Aim: Repeat exactly each line of the data provided below.

Dataset section:
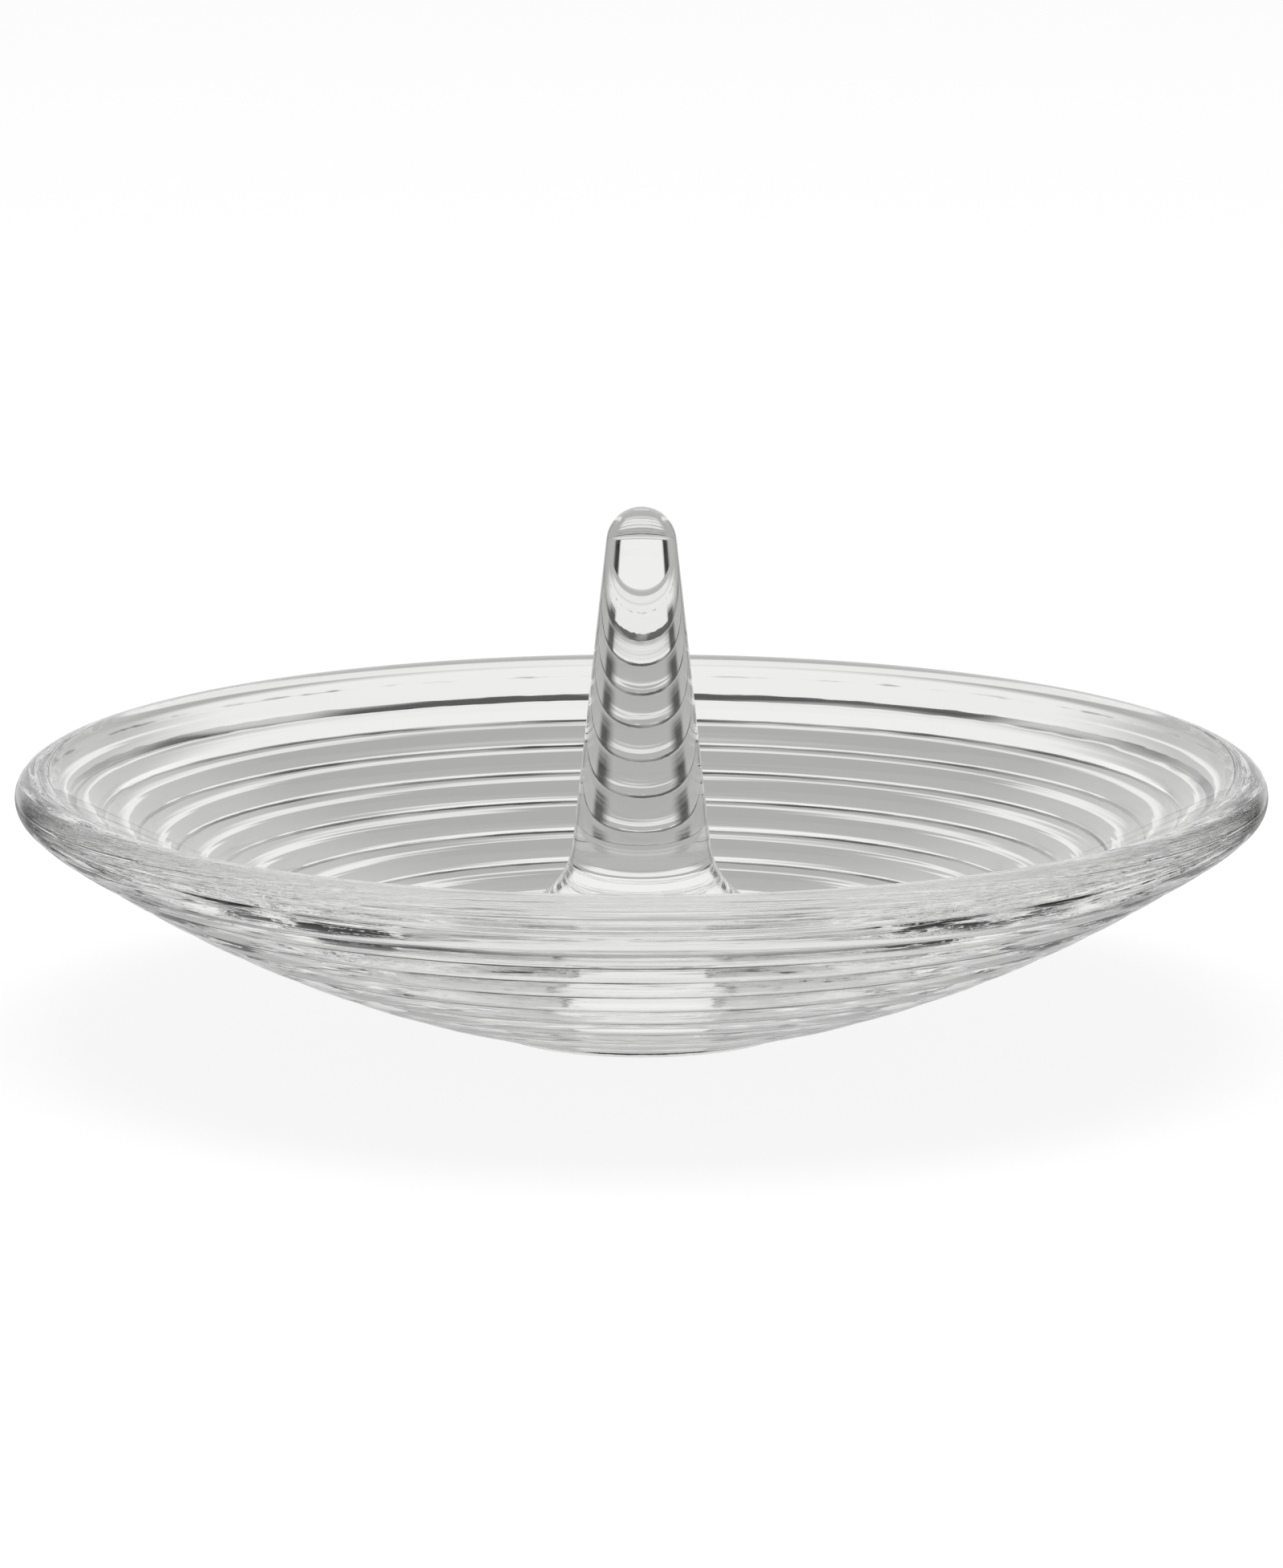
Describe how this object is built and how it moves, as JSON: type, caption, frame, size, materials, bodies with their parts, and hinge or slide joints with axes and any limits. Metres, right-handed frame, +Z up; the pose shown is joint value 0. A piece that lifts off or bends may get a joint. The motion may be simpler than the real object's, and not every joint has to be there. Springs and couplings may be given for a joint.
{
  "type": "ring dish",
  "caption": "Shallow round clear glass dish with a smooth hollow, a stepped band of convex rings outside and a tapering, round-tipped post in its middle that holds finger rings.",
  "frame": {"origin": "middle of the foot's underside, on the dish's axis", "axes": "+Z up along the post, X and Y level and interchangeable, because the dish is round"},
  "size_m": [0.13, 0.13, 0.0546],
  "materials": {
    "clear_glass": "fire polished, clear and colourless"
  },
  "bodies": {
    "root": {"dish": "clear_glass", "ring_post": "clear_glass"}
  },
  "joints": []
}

The response:
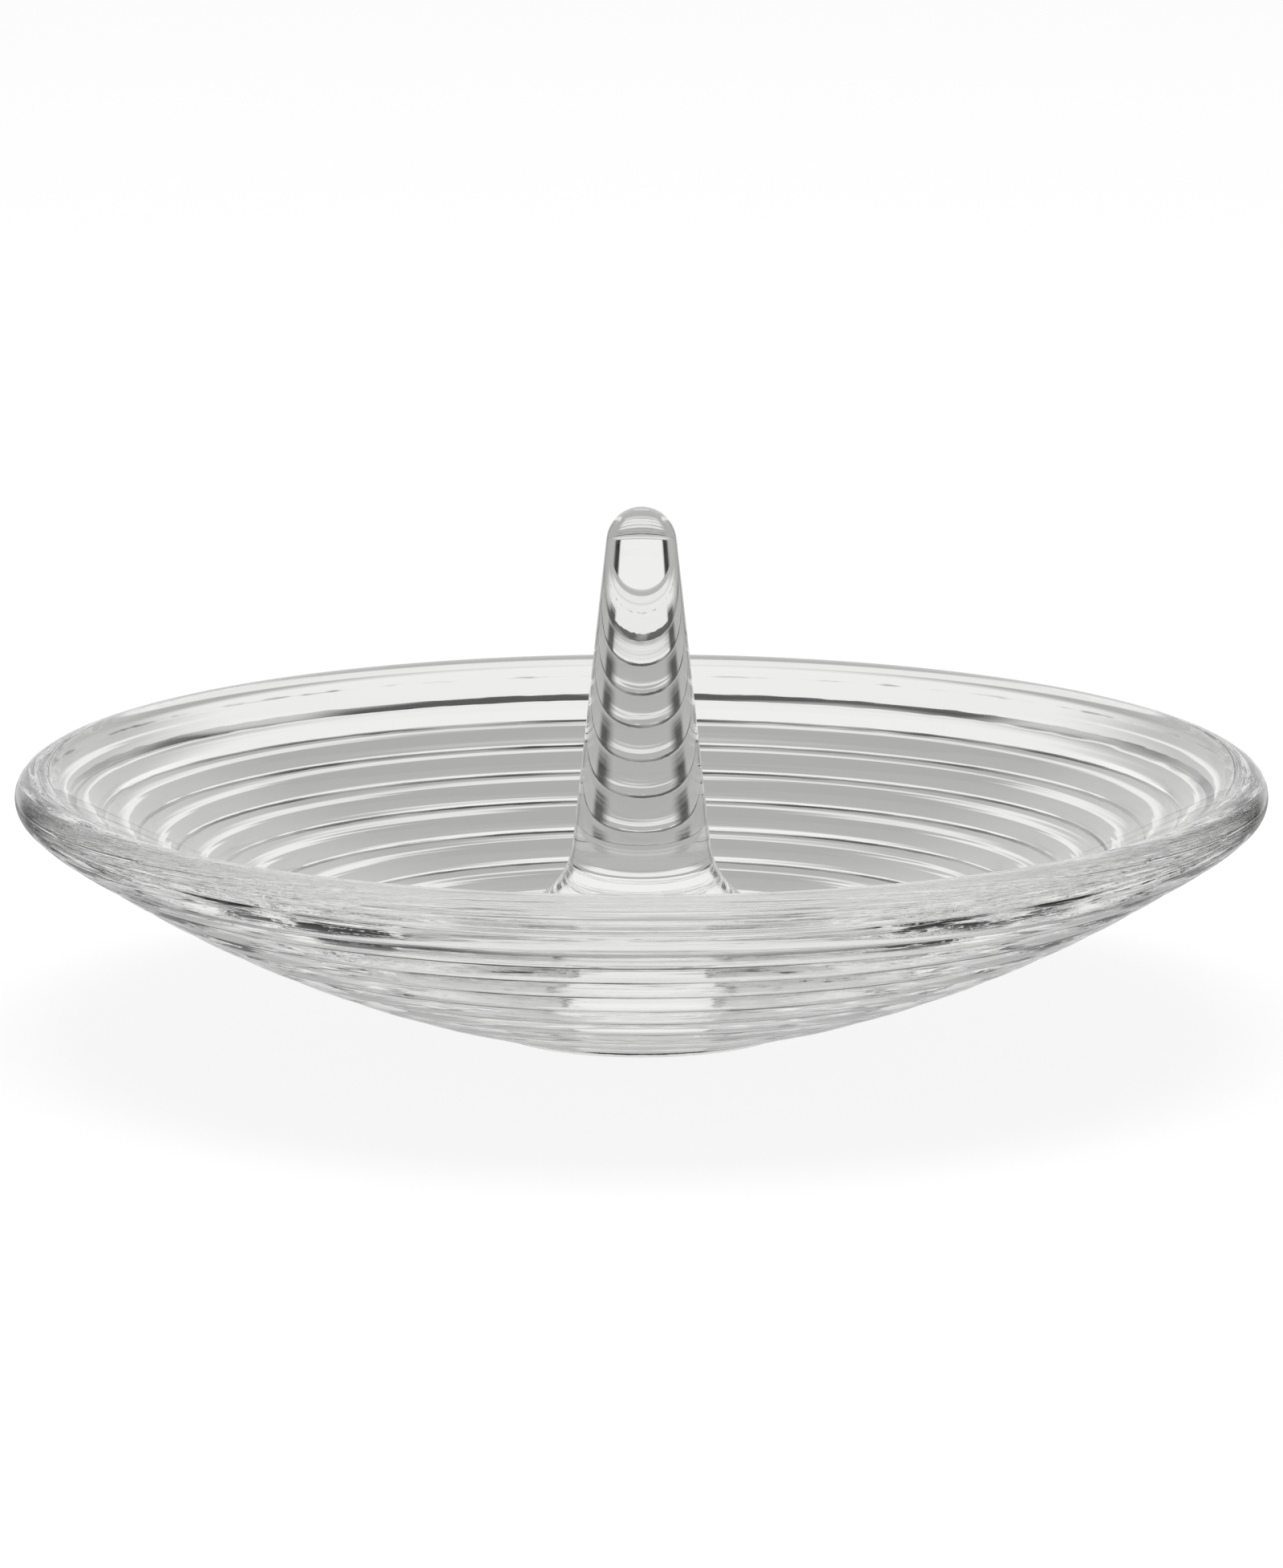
Describe how this object is built and how it moves, as JSON: type, caption, frame, size, materials, bodies with their parts, and hinge or slide joints with axes and any limits. Metres, right-handed frame, +Z up; the pose shown is joint value 0. A piece that lifts off or bends may get a joint. The motion may be simpler than the real object's, and not every joint has to be there. Springs and couplings may be given for a joint.
{
  "type": "ring dish",
  "caption": "Shallow round clear glass dish with a smooth hollow, a stepped band of convex rings outside and a tapering, round-tipped post in its middle that holds finger rings.",
  "frame": {"origin": "middle of the foot's underside, on the dish's axis", "axes": "+Z up along the post, X and Y level and interchangeable, because the dish is round"},
  "size_m": [0.13, 0.13, 0.0546],
  "materials": {
    "clear_glass": "fire polished, clear and colourless"
  },
  "bodies": {
    "root": {"dish": "clear_glass", "ring_post": "clear_glass"}
  },
  "joints": []
}